Manufacturing in rural areas
It is important to understand the factors that hinder investment in manufacturing in rural areas. The advantages of locating any sort of manufacturing activity in rural India are in terms of reduced cost of land and perhaps cheaper labour. The other "advantages"—in reality enjoyed by the industry though its captains will hotly deny it—relate to unchecked effluent release and much laxity in enforcement of any other regulation.
The disadvantages can be in terms of particularly unreliable power supply, distance from centres where frequently needed services (cargo movement, repair teams, supply of parts and stores, etc.) are concentrated and the staff's reluctance to face the daily drudgery of travelling to and from the facility to their homes.
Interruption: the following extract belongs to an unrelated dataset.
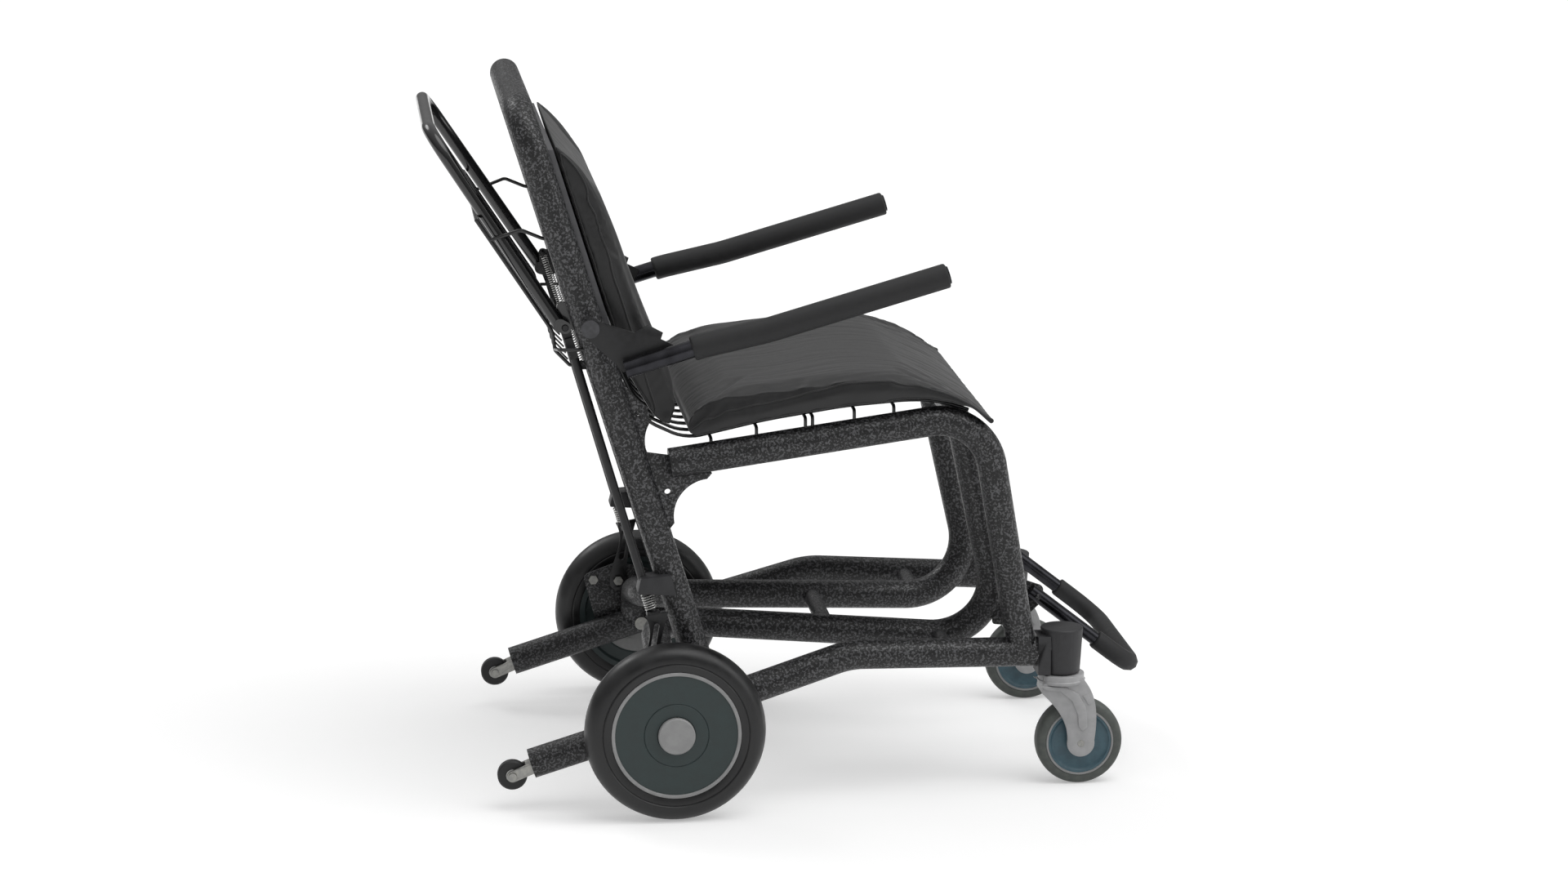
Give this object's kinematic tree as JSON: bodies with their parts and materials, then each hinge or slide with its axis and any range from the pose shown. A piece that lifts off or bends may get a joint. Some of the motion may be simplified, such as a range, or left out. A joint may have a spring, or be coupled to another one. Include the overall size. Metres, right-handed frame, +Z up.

Hardcore industrial activities are unlikely to be initiated by urban entrepreneurs in rural areas to any significant extent unless some significant mediation introduces compatibility between rural lifestyles and urban industrial work demands. At the same time, it would appear that a fair range of industrial activities, particularly pertaining to supplying products and stores for agricultural operations on one hand and post-harvest processing of farm produce on the other can be conveniently located in rural areas. This may cover manufacture of feeds, sorting, grading and packing of seeds, primary and even secondary processing of horticultural produce, etc.
A similar possibility can be envisaged for primary products. In fact there is nothing new in this—most sugar mills, a fair number of oil mills, marble-cutting units, brick kilns, etc., are located in rural areas since this makes sense both for the farmers and suppliers of other inputs as well as for the processors.
The lower order bureaucracy... tends to be stubborn, corrupt and often pliable at the hands of those who feel threatened by emergence of new enterprises.
When one begins exploring the extent of expansion of such industry and what new lines can be considered as relevant, one suddenly encounters a difficulty hitherto not encountered. This is in the nature of stranglehold of the local rural power structures and their unrepentant and rapacious rent-seeking behaviour. When one goes to understand the ownership of stone quarries or oil mills, cold storages or fertiliser mixing units, one often encounters the reality that they are established and run by well-entrenched local economic powers. The people involved enjoy all the celebrated advantages of caste, class and political power and hence experience little difficulty in ensuring that their fiat runs unchallenged.
But when farmer-producer companies of poor or, worse, Dalit, members try to start industrial activity of this nature, snags emerge and become life threatening for the nascent units. The local overlords and their minions swing into action, fearing that the new enterprises will lead to liberation of the oppressed from the shackles they impose.
Calculus of economic gain
I actually witnessed a situation when the local feudal lord in Mahakaushal's Wainganga command had tried his best to sabotage a canal bringing water because the irrigation would have set all his serfs free of his domination. This was despite the fact that his own farms would have received water as well! How the calculus of economic gain competes with raw social power is truly unfathomable to an outsider!
The lower order bureaucracy, which is really the cutting edge in regulating the units or supplying essential inputs like electricity to them, tends to be stubborn, corrupt and often pliable at the hands of those who feel threatened by emergence of new enterprises. It is possible that uninitiated urban entrepreneurs venturing into enterprises for which Make in Rural India is a sensible proposition may not be prepared to deal with these threats, or may not even understand their gravity.
If urban entrepreneurs not already aligned to the local power structures and farmer-producer companies face difficulties in starting enterprises in rural India, what would seem to be the choices then? Either the enterprises have got to be owned by the local overlords or they must as a first step learn how to manage them.
Does that seem fair or promising? Or, is it possible to trigger sufficiently strong economic incentives, which persuade the local power structures in their own interest to facilitate the new enterprises? This question needs further exploration and thought.
Sanjiv Phansalkar is associated closely with Transform Rural India Foundation. He was earlier a faculty member at the Institute of Rural Management Anand (IRMA). Phansalkar is a fellow of the Indian Institute of Management (IIM) Ahmedabad. Views are personal.